过去,夫妻两人在剧团的月收入在5000元左右,仅供维持日常开销和孩子教育。现在,他们靠直播打赏的收入,更新了直播唱戏的装备,电脑、灯光、声卡、话筒、相机,想让听众们听到更贴近现场的黄梅戏。直播之外,他们的收入有了盈余,换了新车,换新房的计划也提上日程。

在剧团,进步显而易见的丁格,被提为副团长,工作也有了晋升。虽然在剧团时,丁格依旧是舞台上的配角,可她已经有了更广阔的舞台。纷至沓来的邀请里,有剧团公益性质的,商业性质的,也有丁格期待了许多年的大戏。
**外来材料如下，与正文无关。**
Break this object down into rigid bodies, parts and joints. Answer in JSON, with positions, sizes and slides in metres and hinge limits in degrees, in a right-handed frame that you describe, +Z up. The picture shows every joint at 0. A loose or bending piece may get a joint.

直播间的听众们期待着在线下听她酣畅地唱一场,从襄阳唐城演出到中国黄梅戏艺术节,粉丝一路追着线下舞台的演出。



丁格

可不管再忙,抖音的黄梅戏直播从未中断过,她的演唱也没变过,永远没有寒暄,开播即唱,等着听众们的夸赞或指点。

如今,丁格直播时,常常会连线到读书时的同学。后来她才发现,她们那届3个班总计90多个人,超过一半现在业余时间都在抖音不遗余力地唱和推广黄梅戏。他们为丁格的劲儿而诧异,却又很快想通其中诀窍——直播,不停地练习。
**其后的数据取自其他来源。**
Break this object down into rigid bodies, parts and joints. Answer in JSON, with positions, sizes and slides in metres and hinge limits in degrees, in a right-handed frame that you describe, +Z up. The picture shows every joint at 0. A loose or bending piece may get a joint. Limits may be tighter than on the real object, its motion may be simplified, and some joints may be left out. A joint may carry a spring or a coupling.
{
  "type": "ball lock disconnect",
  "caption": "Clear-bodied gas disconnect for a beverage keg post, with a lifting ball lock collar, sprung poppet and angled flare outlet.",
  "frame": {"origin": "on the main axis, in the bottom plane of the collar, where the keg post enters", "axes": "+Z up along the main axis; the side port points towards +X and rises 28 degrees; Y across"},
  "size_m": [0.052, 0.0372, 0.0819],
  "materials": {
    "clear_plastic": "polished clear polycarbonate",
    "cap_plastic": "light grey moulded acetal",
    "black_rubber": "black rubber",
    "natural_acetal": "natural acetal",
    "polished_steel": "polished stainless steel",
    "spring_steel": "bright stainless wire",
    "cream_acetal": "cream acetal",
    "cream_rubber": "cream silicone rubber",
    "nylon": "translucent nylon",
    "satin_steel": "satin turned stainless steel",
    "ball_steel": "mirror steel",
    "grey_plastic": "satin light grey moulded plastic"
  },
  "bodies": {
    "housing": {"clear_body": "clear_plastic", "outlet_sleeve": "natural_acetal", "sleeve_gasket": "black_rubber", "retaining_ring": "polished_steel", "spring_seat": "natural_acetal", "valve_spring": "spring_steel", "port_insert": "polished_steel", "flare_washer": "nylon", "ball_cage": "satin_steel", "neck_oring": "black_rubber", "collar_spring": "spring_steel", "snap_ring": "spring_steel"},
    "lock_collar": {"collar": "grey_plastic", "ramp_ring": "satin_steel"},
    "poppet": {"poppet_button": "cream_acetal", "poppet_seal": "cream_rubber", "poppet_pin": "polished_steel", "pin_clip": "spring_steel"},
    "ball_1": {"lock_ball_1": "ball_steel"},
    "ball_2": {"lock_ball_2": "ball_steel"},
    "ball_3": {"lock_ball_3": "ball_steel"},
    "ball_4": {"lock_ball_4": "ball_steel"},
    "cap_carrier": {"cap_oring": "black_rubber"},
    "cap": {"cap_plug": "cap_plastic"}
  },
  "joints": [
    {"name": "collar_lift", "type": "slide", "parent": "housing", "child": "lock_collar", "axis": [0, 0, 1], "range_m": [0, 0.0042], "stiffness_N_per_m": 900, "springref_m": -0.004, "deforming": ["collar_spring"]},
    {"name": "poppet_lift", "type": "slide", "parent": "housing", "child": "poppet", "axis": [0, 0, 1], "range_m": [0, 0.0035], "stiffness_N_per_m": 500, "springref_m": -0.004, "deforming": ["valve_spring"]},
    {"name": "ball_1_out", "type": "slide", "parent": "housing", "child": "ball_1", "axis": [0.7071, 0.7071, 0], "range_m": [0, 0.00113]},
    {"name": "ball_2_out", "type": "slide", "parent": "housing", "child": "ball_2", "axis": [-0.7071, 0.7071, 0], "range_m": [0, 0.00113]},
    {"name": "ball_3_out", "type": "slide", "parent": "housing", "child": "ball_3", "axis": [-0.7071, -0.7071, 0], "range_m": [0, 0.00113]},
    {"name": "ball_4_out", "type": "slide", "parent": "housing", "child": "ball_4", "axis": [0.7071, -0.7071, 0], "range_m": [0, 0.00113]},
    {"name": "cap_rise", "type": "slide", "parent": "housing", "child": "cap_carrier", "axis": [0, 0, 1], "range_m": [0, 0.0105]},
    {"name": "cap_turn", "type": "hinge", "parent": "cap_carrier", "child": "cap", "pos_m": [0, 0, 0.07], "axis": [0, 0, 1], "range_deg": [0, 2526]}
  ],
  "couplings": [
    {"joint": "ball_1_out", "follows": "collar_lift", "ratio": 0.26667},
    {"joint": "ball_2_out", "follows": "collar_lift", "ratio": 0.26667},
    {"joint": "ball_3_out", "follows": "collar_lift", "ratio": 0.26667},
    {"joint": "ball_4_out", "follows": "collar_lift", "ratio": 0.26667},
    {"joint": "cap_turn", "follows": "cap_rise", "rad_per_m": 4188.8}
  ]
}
“直播不仅仅是为我,而是为每个想唱戏想表演的演员谋来了春天。大家有了平等唱戏的机会。青年演员没有机会上台表演,就没有机会得到足够的锻炼,通过直播,想表演就能有舞台,就可能有收入。大家能更加便捷地找到不足、从而去改进提升。”

这正是抖音想要达成的改变。2022年起,抖音平台联合权威机构,相继发起助力戏曲传承的“DOU有好戏”计划、助力民乐传承的“DOU有国乐”计划等。《2023非遗数据报告》显示,截至2023年5月,抖音上平均每天有1.9万场非遗直播,平均每分钟就有13场非遗内容开播,众多濒危非遗全类目都通过平台找到了“新观众”。
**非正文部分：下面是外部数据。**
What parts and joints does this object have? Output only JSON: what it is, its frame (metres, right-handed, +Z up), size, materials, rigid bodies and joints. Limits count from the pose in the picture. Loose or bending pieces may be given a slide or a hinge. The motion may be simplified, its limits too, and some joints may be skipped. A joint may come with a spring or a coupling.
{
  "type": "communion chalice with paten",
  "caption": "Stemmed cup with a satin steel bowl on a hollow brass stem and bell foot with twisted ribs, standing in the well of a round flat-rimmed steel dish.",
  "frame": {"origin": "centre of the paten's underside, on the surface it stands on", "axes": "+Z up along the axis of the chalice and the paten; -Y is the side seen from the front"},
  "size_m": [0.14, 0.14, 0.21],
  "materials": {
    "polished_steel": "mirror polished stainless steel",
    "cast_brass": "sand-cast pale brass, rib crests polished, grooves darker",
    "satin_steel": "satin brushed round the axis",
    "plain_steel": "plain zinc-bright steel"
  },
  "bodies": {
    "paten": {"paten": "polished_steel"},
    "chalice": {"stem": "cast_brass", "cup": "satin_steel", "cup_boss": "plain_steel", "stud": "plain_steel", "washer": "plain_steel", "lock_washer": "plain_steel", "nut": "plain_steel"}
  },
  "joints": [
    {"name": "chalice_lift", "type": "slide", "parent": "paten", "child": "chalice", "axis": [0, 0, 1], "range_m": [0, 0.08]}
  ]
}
在湖北,2022年湖北省内非遗类直播超17万场,总观看次数超8.4亿;1.6万名湖北非遗主播在抖音开播,带来超297万小时演艺内容。发轫于湖北黄梅的知名非遗——黄梅戏,不仅是平台观众欣赏时间最长的湖北国家级非遗项目,也是在湖北开播的非遗直播中,获观众打赏最多的类目。



丁格

丁格的黄梅戏直播还在继续唱着。

这永远是她练唱的平台。不过,她不再自我定位为不起眼的配角,心里装下了更大的舞台。

现在,镜头前到每一个表情,每一次开嗓,每一个全情投入的唱段,都是积淀。“不管我以后能不能上舞台,但我一定要时刻准备着。”